I’m borrowing the following entry from a good friend of mine, Danny Riley. I think it does a good job talking about the Fed.
Our View
Coming into Friday, investors were looking for a Fed pivot from Chairman Powell. He did anything but, doubling down on the Fed’s fight against inflation. Fed President Neel Kashkari’s comments yesterday only added to it, saying:
“I was actually happy to see how Chair Powell's Jackson Hole speech was received…People now understand the seriousness of our commitment to getting inflation back down to 2%.”
You know the old rule: Don’t fight the Fed — and right now the Fed seems to prefer tightening over loosening, hawkish over dovish, higher rates over lower rates and being more restrictive rather than accommodative.
As we enter September, the Fed’s plan now calls for unwinding some of its balance sheet. Here are some of the highlights:
The Fed will boost its monthly caps for the amount of Treasuries and holdings of mortgage-backed securities that it will let mature to $60 billion and $35 billion, respectively, while using its $326 billion stash of T-bills as filler when coupons run below the monthly level. September will be the first month that bills will be redeemed since coupons will fall below the monetary authority’s new cap.

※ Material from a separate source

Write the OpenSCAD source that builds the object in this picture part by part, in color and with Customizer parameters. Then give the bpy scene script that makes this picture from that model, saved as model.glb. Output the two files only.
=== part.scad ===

The Fed’s portfolio has $43.6 billion of Treasury coupons maturing in September, which means that officials will need to let go of $16.4 billion of bills as well. It will also need to let another $13.6 billion run off in October. These will be the largest declines for the bill portfolio until September 2023.
There are longer-term concerns because as the Fed has less securities to lend to dealers in its daily operations, it will impede their ability to cover short positions and make it more expensive to borrow in the repo market.
Now onto our regular-scheduled programming:
Game Plan: S&P, Nasdaq, Oil, Bonds, Individual Stocks
Monday’s action saw the stock market trying to rally, but failing to gain sufficient upside momentum. In a holiday week — Labor Day — that’s not too surprising, although volume has been pretty steady so far.
The biggest focus right now? Have we shifted gears?
Put another way, have we gone from buying the dips to selling the rips?
We may be due for a bounce as the ES/S&P flushed down into a key support area on the charts and they gave us a doji-like close yesterday. There are plenty of charts to get through. Let’s get started!
S&P 500 — ES
Friday’s lows around 4042 have been an interesting pivot. It was resistance yesterday until the afternoon, then support, and then finally lost shortly before the close. Again, it was resistance in the early part of Globex but has been support in the overnight session once reclaimed.
On the upside, keep 4064 in mind — yesterday’s high.
A move above that level that doesn’t reverse keeps a daily-up rotation in play, opening the door to the 4080s, then 4112. The latter is the 50% retracement of the recent range and was also a support level last week (until Friday’s action).
On the downside, a move back below 4040 is not good and puts the Globex low in play around 4027, followed by yesterday's low at ~4007.